There have been many attempts to standardize Unix. Hardware companies' monolithic attempts at market domination, fragile industry coalitions, marketing failures, and other such efforts are the stuff of history -- and the stuff of frustration.

Only one standardization effort has not been tied to commercial interests: the Portable Operating System Interface, known as POSIX. This effort started in 1981 with the /usr/group (now UniForum) Standards Committee, which produced the /usr/group Standard three years later. The list of contributors grew. Eventually, the effort to create a formal standard moved under the umbrella of the Institute of Electrical and Electronic Engineers (IEEE) and the International Organization for Standardization (ISO).

The first POSIX standard was published in 1988 and revised in 1996. This one, called IEEE Standard 1003.1, covered low-level issues at the system call level. IEEE Standard 1003.2, covering the shell, utility programs, and user interface issues, was ratified in September 1992 after a six-year effort. In September 2001, a joint revision of both standards was approved. The new standard, covering all the material in the two earlier separate documents, is known as IEEE Standard 1003.1-2001.

The POSIX standards were never meant to be rigid and absolute. The committee members certainly weren't about to put guns to the heads of operating system implementers and force them to adhere. Instead, the standards are designed to be flexible enough to allow for both coexistence of similar available software, so that existing code isn't in danger of obsolescence, and the addition of new features, so that vendors have the incentive to innovate. In other words, they are supposed to be the kind of third-party standards that vendors might actually be interested in following.

As a result, most Unix vendors currently comply with both standards. The Korn shell is no exception; it is intended to be 100% POSIX-compliant. It pays to be familiar with what's in the standard if you want to write code that is portable to different systems.

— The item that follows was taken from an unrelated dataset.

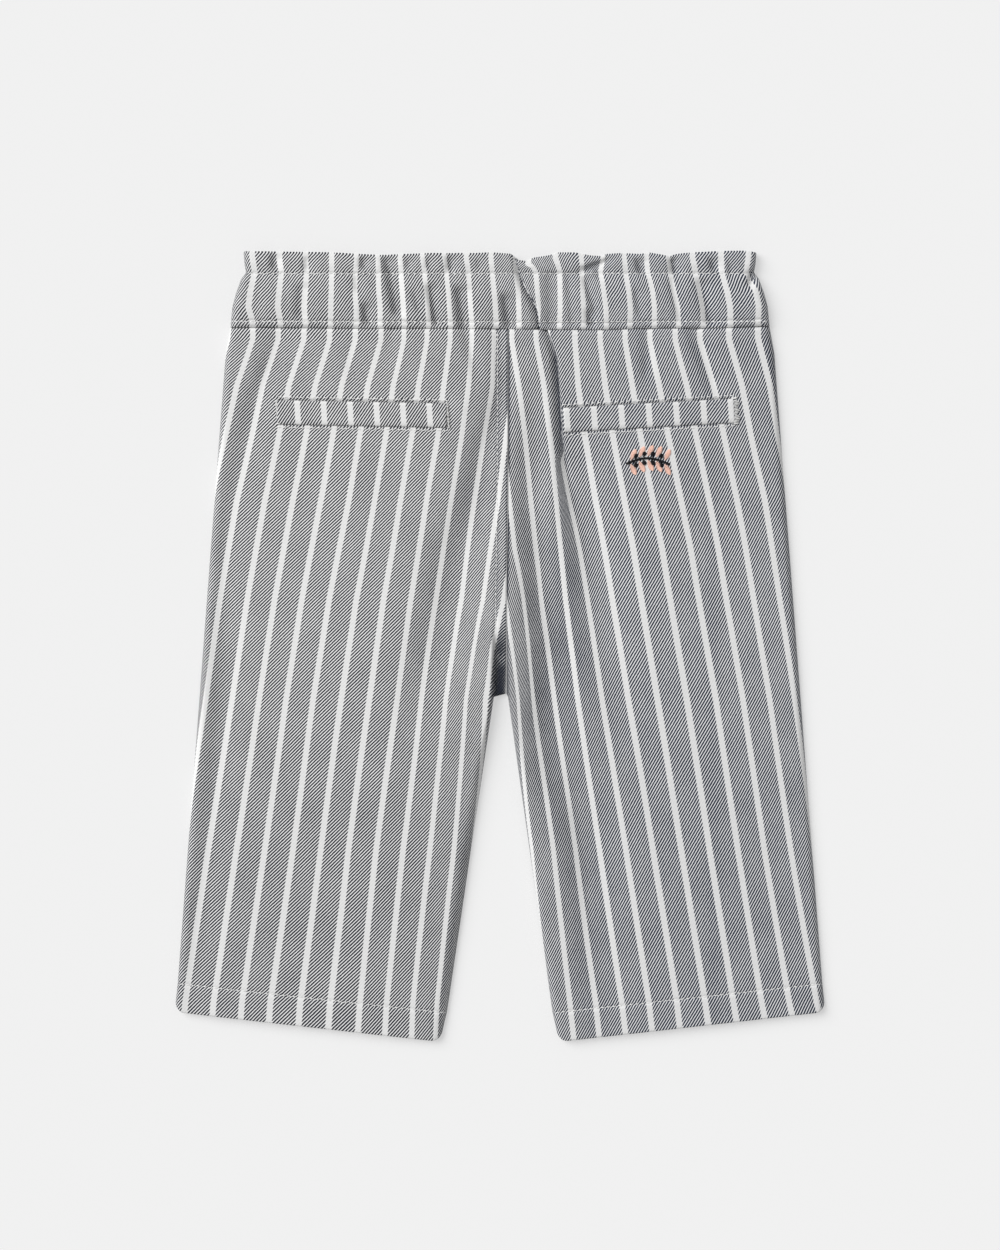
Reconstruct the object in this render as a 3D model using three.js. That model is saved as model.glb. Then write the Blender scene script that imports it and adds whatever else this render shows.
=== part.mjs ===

The shell part of the standard describes utilities that must be present on all systems, and others that are optional, depending upon the nature of the system. One such option is the User Portability Utilities option, which defines standards for interactive shell use and interactive utilities like the vi editor. The standard -- on the order of 2000 pages -- is available through the IEEE; for information, contact the IEEE:

IEEE Customer Service
445 Hoes Lane, PO Box 1331
Piscataway, NJ 08855-1331
(800) 678-IEEE (United States and Canada)
(732) 981-0060 (international/local)
(732) 981-9667 (fax)


http://www.standards.ieee.org/catalog/ordering.html

The committee members had two motivating factors to weigh when they designed the shell standard. On the one hand, the design had to accomodate, as much as possible, existing shell code written under various Bourne-derived shells (the Version 7, System V, BSD, and Korn shells). These shells are different in several extremely subtle ways, most of which have to do with the ways certain syntactic elements interact with each other.

It must have been quite difficult and tedious to spell out these differences, let alone to reach compromises among them. Throw in biases of some committee members towards particular shells, and you might understand why it took six years to ratify the first 1003.2 standard and another five years to merge the two standards.

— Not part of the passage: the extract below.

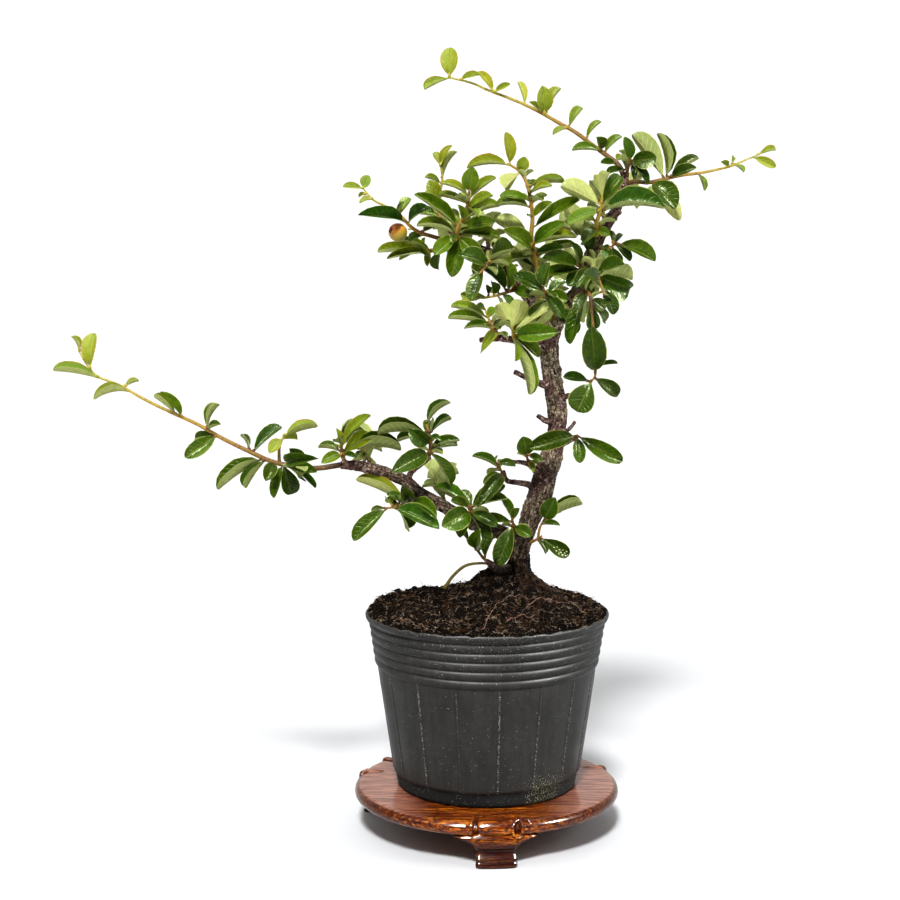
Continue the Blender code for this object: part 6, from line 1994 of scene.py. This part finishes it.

On the other hand, the shell design had to serve as a standard on which to base future shell implementations. This implied goals of simplicity, clarity, and precision -- objectives that seem especially elusive in the context of the above problems.

The designers found one way of ameliorating this dilemma: they decided that the standard should include not only the features included in the shell, but also those explicitly omitted and those included but with unspecified functionality. The latter category allows some of the existing shells' innovations to "sneak through" without becoming part of the standard, while listing omitted features helps programmers determine which features in existing shell scripts won't be portable to future shells.

The POSIX standard is primarily based on the System V Bourne shell. Therefore you should assume that Korn shell features that aren't present in the Bourne shell also aren't included in the POSIX standard.

However, the Korn shell did contribute a few of its features to the POSIX standard, including:

  • $((...)) syntax for arithmetic expressions.

  • $(...) syntax for command substitution, except that the $(< filename) shorthand for $(cat filename) isn't supported.

  • Tilde expansion (originally derived from the C shell).

The following Korn shell features are left "unspecified" in the standard, meaning that their syntax is acceptable but their functionality is not standardized:

  • The ((...)) syntax for arithmetic conditionals. The arithmetic test operators introduced in Chapter 5 (e.g., -eq, -lt), however, are included.

  • The [[...]] syntax for conditional tests. The external test or [...] utility should be used instead. The Korn shell's version of test is POSIX-compliant when used with no more than three arguments. (It also complies with four arguments, if the first argument is !.)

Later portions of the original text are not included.